[Short problem]: For each line of the data below that holds "handed", copy the line.

↓

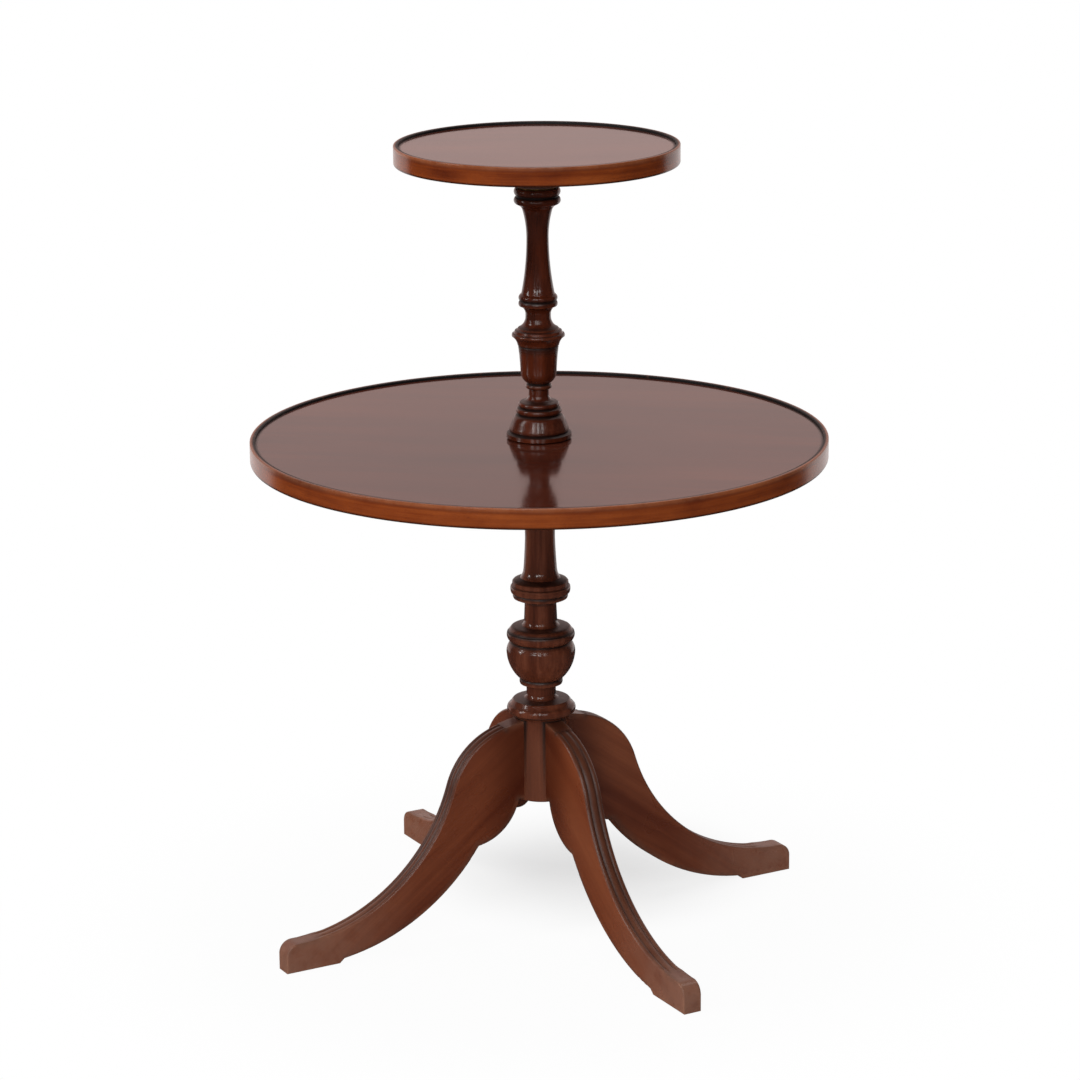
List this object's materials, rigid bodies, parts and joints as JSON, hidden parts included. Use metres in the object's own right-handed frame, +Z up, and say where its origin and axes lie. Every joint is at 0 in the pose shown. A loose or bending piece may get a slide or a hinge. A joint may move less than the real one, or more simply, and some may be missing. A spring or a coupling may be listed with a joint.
{
  "type": "two-tier side table",
  "caption": "Dumb waiter side table: round rimmed tiers that revolve on a turned column with outswept sabre legs, reeded on top, in polished mahogany.",
  "frame": {"origin": "on the floor under the centre of the column", "axes": "+Z up along the column and both tier pivots; the legs stand on the diagonals between X and Y, with the front towards -Y"},
  "size_m": [0.61, 0.61, 0.8532],
  "materials": {
    "column_mahogany": "french polished, dark red-brown",
    "leg_mahogany": "french polished, worn paler at the arrises",
    "tier_mahogany": "french polished, high gloss",
    "rim_mahogany": "french polished, red-brown",
    "underside_mahogany": "stained, dull",
    "steel": "plain turned steel",
    "brass": "plain turned brass"
  },
  "bodies": {
    "stand": {"lower_column": "column_mahogany", "leg_front_left": "leg_mahogany", "leg_front_right": "leg_mahogany", "leg_back_right": "leg_mahogany", "leg_back_left": "leg_mahogany", "centre_stud": "steel", "lower_bush": "brass", "lower_washer": "brass", "upper_column": "column_mahogany", "upper_pin": "steel", "upper_washer": "brass"},
    "lower_tier": {"lower_tier_board": "tier_mahogany", "lower_tier_rim": "rim_mahogany", "lower_tier_bearer": "underside_mahogany", "lower_tier_screws": "steel"},
    "upper_tier": {"upper_tier_board": "tier_mahogany", "upper_tier_rim": "rim_mahogany", "upper_tier_boss": "underside_mahogany", "upper_bush": "brass", "upper_tier_screws": "steel"}
  },
  "joints": [
    {"name": "lower_tier_turn", "type": "hinge", "parent": "stand", "child": "lower_tier", "pos_m": [0, 0, 0.512], "axis": [0, 0, 1], "continuous": true},
    {"name": "upper_tier_turn", "type": "hinge", "parent": "stand", "child": "upper_tier", "pos_m": [0, 0, 0.818], "axis": [0, 0, 1], "continuous": true}
  ]
}
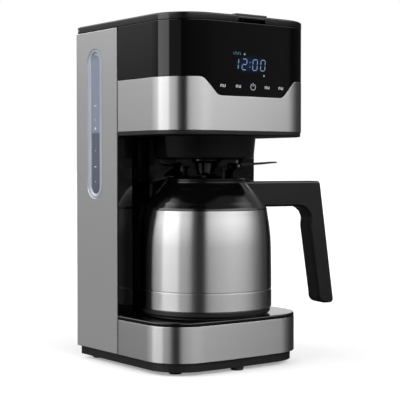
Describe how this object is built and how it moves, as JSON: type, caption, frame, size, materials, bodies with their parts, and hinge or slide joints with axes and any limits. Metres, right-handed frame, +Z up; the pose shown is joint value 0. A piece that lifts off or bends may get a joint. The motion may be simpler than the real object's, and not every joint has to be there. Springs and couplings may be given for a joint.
{
  "type": "drip coffee maker",
  "caption": "Upright drip coffee maker with a steel vacuum jug, hinged top lid, side water window, touch panel with clock and a sprung drip stop.",
  "frame": {"origin": "on the worktop, under the middle of the jug's seat", "axes": "+X to the right seen from the front, +Y to the back, +Z up"},
  "size_m": [0.2345, 0.1879, 0.3517],
  "materials": {
    "black_plastic": "fine moulded texture, satin",
    "satin_black": "smooth, semi-gloss",
    "gloss_black": "high gloss, moulded",
    "brushed_steel": "brushed along the band",
    "jug_steel": "brushed round the jug",
    "silver_panel": "metallic silver, fine vertical brushing",
    "window_frame": "frosted clear edge",
    "window_lens": "clear, faintly blue",
    "clear_tank": "clear moulded plastic, slightly smoky",
    "rubber_feet": "matt",
    "seat_grey": "satin, ringed",
    "silicone": "satin translucent",
    "white_plastic": "moulded",
    "display": "dark glass",
    "circuit_board": "solder-resist green",
    "brass_springs": "plain",
    "basket_grey": "fine moulded texture",
    "cast_aluminium": "as cast",
    "plated_steel": "bright zinc",
    "valve_grey": "satin silicone",
    "collar_black": "satin",
    "handle_black": "satin, fine grain"
  },
  "bodies": {
    "machine": {"bottom_cover": "black_plastic", "feet": "rubber_feet", "base_shell": "black_plastic", "base_band": "brushed_steel", "base_tray": "gloss_black", "jug_seat": "seat_grey", "side_panel_left": "silver_panel", "side_panel_right": "silver_panel", "rear_cover": "black_plastic", "tower_wall": "gloss_black", "window_frame": "window_frame", "window_lens": "window_lens", "water_tank": "clear_tank", "tank_seal": "silicone", "check_valve": "white_plastic", "cord_inlet": "black_plastic", "head_trim": "black_plastic", "head_shell": "black_plastic", "head_band": "brushed_steel", "head_fascia": "gloss_black", "hinge_brackets": "black_plastic", "display_module": "display", "control_board": "circuit_board", "touch_springs": "brass_springs", "filter_housing": "satin_black", "filter_basket": "basket_grey", "valve_cap": "basket_grey", "drip_nozzle": "gloss_black", "heater": "cast_aluminium", "heater_clamps": "plated_steel", "thermostat": "white_plastic", "cold_hose": "silicone", "hot_hose": "silicone", "riser_pipe": "white_plastic", "hose_clips": "plated_steel", "power_board": "circuit_board", "cover_screws": "plated_steel", "drip_spring": "plated_steel"},
    "lid": {"lid": "satin_black", "lid_liner": "basket_grey", "lid_seal": "silicone", "spray_channel": "basket_grey", "lid_hinge_pins": "plated_steel"},
    "drip_stop": {"drip_valve": "valve_grey"},
    "jug": {"jug_base": "black_plastic", "jug_shell": "jug_steel", "jug_liner": "jug_steel", "jug_collar": "collar_black", "jug_handle": "handle_black", "handle_insert": "gloss_black", "handle_screw": "plated_steel"},
    "jug_lid": {"jug_lid": "collar_black", "lid_gasket": "silicone", "lever_pin": "plated_steel", "pour_spring": "plated_steel"},
    "thumb_lever": {"thumb_lever": "handle_black"},
    "pour_valve": {"pour_valve": "valve_grey"}
  },
  "joints": [
    {"name": "lid_hinge", "type": "hinge", "parent": "machine", "child": "lid", "pos_m": [0, 0.1092, 0.3468], "axis": [-1, 0, 0], "range_deg": [0, 85]},
    {"name": "drip_stop_lift", "type": "slide", "parent": "machine", "child": "drip_stop", "axis": [0, 0, 1], "range_m": [0, 0.004], "stiffness_N_per_m": 250, "springref_m": -0.004, "deforming": ["drip_spring"]},
    {"name": "jug_slide_out", "type": "slide", "parent": "machine", "child": "jug", "axis": [0, -1, 0], "range_m": [0, 0.2]},
    {"name": "jug_lid_turn", "type": "hinge", "parent": "jug", "child": "jug_lid", "pos_m": [0, 0, 0.19], "axis": [0, 0, 1], "range_deg": [0, 25]},
    {"name": "thumb_lever_press", "type": "hinge", "parent": "jug_lid", "child": "thumb_lever", "pos_m": [0.03228, -0.00686, 0.2036], "axis": [0.2079, 0.9781, 0], "range_deg": [0, 16], "stiffness_Nm_per_rad": 0.06, "springref_deg": -20.05},
    {"name": "pour_valve_lift", "type": "slide", "parent": "jug_lid", "child": "pour_valve", "axis": [0, 0, 1], "range_m": [0, 0.0023], "deforming": ["pour_spring"]}
  ],
  "couplings": [
    {"joint": "pour_valve_lift", "follows": "thumb_lever_press", "m_per_rad": 0.0079}
  ]
}
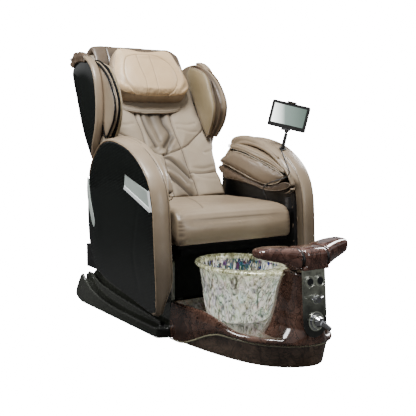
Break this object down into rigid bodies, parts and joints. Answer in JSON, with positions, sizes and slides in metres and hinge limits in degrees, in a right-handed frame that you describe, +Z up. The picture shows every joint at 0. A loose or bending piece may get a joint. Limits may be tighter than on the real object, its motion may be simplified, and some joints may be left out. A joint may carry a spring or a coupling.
{
  "type": "pedicure spa chair",
  "caption": "Reclining padded massage armchair on a glossy base, with a plumbed glass foot bowl, a chrome control panel and a moulded footrest in front.",
  "frame": {"origin": "on the floor, under the front part of the seat, at the middle of the chair's width", "axes": "+Z up, the sitter faces -Y, +X is the sitter's left side, where the tablet is"},
  "size_m": [0.9111, 1.7125, 1.3779],
  "materials": {
    "taupe_leather": "soft grained upholstery leather, taupe",
    "back_leather": "soft grained upholstery leather, light taupe",
    "inner_leather": "grained upholstery leather, olive beige",
    "pillow_leather": "smooth grained upholstery leather, cream beige",
    "black_gloss": "polished black lacquered shell",
    "core_board": "foam faced board, hidden",
    "skirt_gloss": "polished dark grey green moulding",
    "black_plastic": "fine grained black plastic",
    "grey_plastic": "dark grey moulded plastic",
    "brown_fibreglass": "gel coated fibreglass, marbled brown with copper",
    "plinth_fibreglass": "gel coated fibreglass, plain brown",
    "pale_bead": "pale sealing bead",
    "crystal_glass": "thick rippled iridescent glass",
    "chrome": "polished chrome",
    "panel_mirror": "mirror polished chrome plate",
    "window_chrome": "bright satin chrome trim",
    "brass": "plain brass fittings",
    "steel": "grey painted steel tube and sheet",
    "screen_glass": "black tablet case with a blank glass screen",
    "cable_rubber": "matt black rubber"
  },
  "bodies": {
    "base": {"base_frame": "steel", "side_cover_left": "skirt_gloss", "side_cover_right": "skirt_gloss", "front_panel": "black_gloss", "rear_housing": "black_plastic", "base_plinth": "plinth_fibreglass", "belt_trim": "pale_bead", "base_tub": "brown_fibreglass", "bowl": "crystal_glass", "bowl_fittings": "chrome", "control_panel": "panel_mirror", "valve_trim": "chrome", "sprayer_holder": "chrome", "footrest_hub": "brown_fibreglass", "drain_pump": "black_plastic", "control_box": "grey_plastic", "water_inlets": "brass"},
    "carriage": {"seat_frame": "steel", "seat_cushion": "taupe_leather", "arm_shell_left": "black_gloss", "arm_shell_right": "black_gloss", "arm_core_left": "core_board", "arm_core_right": "core_board", "arm_band_left": "taupe_leather", "arm_band_right": "taupe_leather", "arm_pod_left": "taupe_leather", "arm_pod_right": "taupe_leather", "arm_roll_left": "taupe_leather", "arm_roll_right": "taupe_leather", "arm_pads_left": "taupe_leather", "arm_pads_right": "taupe_leather", "arm_windows": "window_chrome", "switch_housing": "black_plastic", "remote_cable": "cable_rubber"},
    "backrest": {"back_frame": "steel", "back_cushion": "back_leather", "back_shell": "black_gloss", "wing_shell_left": "black_gloss", "wing_shell_right": "black_gloss", "wing_band_left": "taupe_leather", "wing_band_right": "taupe_leather", "wing_pads_left": "inner_leather", "wing_pads_right": "inner_leather", "head_hood": "back_leather", "pillow": "pillow_leather", "neck_apron": "back_leather"},
    "massage": {"massage_carriage": "grey_plastic"},
    "rest": {"footrest": "brown_fibreglass"},
    "button_left": {"air_button_left": "chrome"},
    "button_right": {"air_button_right": "chrome"},
    "diverter": {"diverter_handle": "chrome"},
    "mixer": {"mixer_lever": "chrome"},
    "sprayer": {"hand_sprayer": "chrome"},
    "impeller": {"jet_impeller": "grey_plastic"},
    "rocker_up": {"rocker_up": "grey_plastic"},
    "rocker_down": {"rocker_down": "grey_plastic"},
    "post": {"tablet_post": "black_gloss"},
    "tablet": {"tablet": "screen_glass"}
  },
  "joints": [
    {"name": "seat_slide", "type": "slide", "parent": "base", "child": "carriage", "axis": [0, 1, 0], "range_m": [0, 0.12]},
    {"name": "back_recline", "type": "hinge", "parent": "carriage", "child": "backrest", "pos_m": [0, 0.14071, 0.49755], "axis": [-1, 0, 0], "range_deg": [0, 28]},
    {"name": "massage_travel", "type": "slide", "parent": "backrest", "child": "massage", "axis": [0, 0.5075, 0.8616], "range_m": [-0.2, 0.35]},
    {"name": "footrest_tilt", "type": "hinge", "parent": "base", "child": "rest", "pos_m": [0.018, -0.884, 0.447], "axis": [-1, 0, 0], "range_deg": [0, 30]},
    {"name": "button_left_press", "type": "slide", "parent": "base", "child": "button_left", "axis": [0, 0.9973, -0.0732], "range_m": [0, 0.003], "stiffness_N_per_m": 600},
    {"name": "button_right_press", "type": "slide", "parent": "base", "child": "button_right", "axis": [0, 0.9973, -0.0732], "range_m": [0, 0.003], "stiffness_N_per_m": 600},
    {"name": "diverter_turn", "type": "hinge", "parent": "base", "child": "diverter", "pos_m": [0.018, -0.93541, 0.28732], "axis": [0, -0.9973, 0.0732], "range_deg": [-45, 45]},
    {"name": "mixer_turn", "type": "hinge", "parent": "base", "child": "mixer", "pos_m": [0.018, -0.94178, 0.20055], "axis": [0, -0.9973, 0.0732], "range_deg": [-50, 50]},
    {"name": "sprayer_lift", "type": "slide", "parent": "base", "child": "sprayer", "axis": [0, 0, 1], "range_m": [0, 0.06]},
    {"name": "impeller_spin", "type": "hinge", "parent": "base", "child": "impeller", "pos_m": [0, -0.516, 0.145], "axis": [0, 0, 1], "continuous": true},
    {"name": "rocker_up_press", "type": "hinge", "parent": "carriage", "child": "rocker_up", "pos_m": [0.308, -0.406, 0.6145], "axis": [0, 1, 0], "range_deg": [-6, 6], "stiffness_Nm_per_rad": 0.05},
    {"name": "rocker_down_press", "type": "hinge", "parent": "carriage", "child": "rocker_down", "pos_m": [0.308, -0.406, 0.5895], "axis": [0, 1, 0], "range_deg": [-6, 6], "stiffness_Nm_per_rad": 0.05},
    {"name": "post_swivel", "type": "hinge", "parent": "carriage", "child": "post", "pos_m": [0.375, -0.279, 0.848], "axis": [0, -0.5, 0.866], "range_deg": [-50, 50]},
    {"name": "tablet_tilt", "type": "hinge", "parent": "post", "child": "tablet", "pos_m": [0.384, -0.2973, 0.9336], "axis": [0.756, -0.6122, -0.2317], "range_deg": [-15, 15]}
  ]
}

↑

[Output below]:
List this object's materials, rigid bodies, parts and joints as JSON, hidden parts included. Use metres in the object's own right-handed frame, +Z up, and say where its origin and axes lie. Every joint is at 0 in the pose shown. A loose or bending piece may get a slide or a hinge. A joint may move less than the real one, or more simply, and some may be missing. A spring or a coupling may be listed with a joint.
Describe how this object is built and how it moves, as JSON: type, caption, frame, size, materials, bodies with their parts, and hinge or slide joints with axes and any limits. Metres, right-handed frame, +Z up; the pose shown is joint value 0. A piece that lifts off or bends may get a joint. The motion may be simpler than the real object's, and not every joint has to be there. Springs and couplings may be given for a joint.
Break this object down into rigid bodies, parts and joints. Answer in JSON, with positions, sizes and slides in metres and hinge limits in degrees, in a right-handed frame that you describe, +Z up. The picture shows every joint at 0. A loose or bending piece may get a joint. Limits may be tighter than on the real object, its motion may be simplified, and some joints may be left out. A joint may carry a spring or a coupling.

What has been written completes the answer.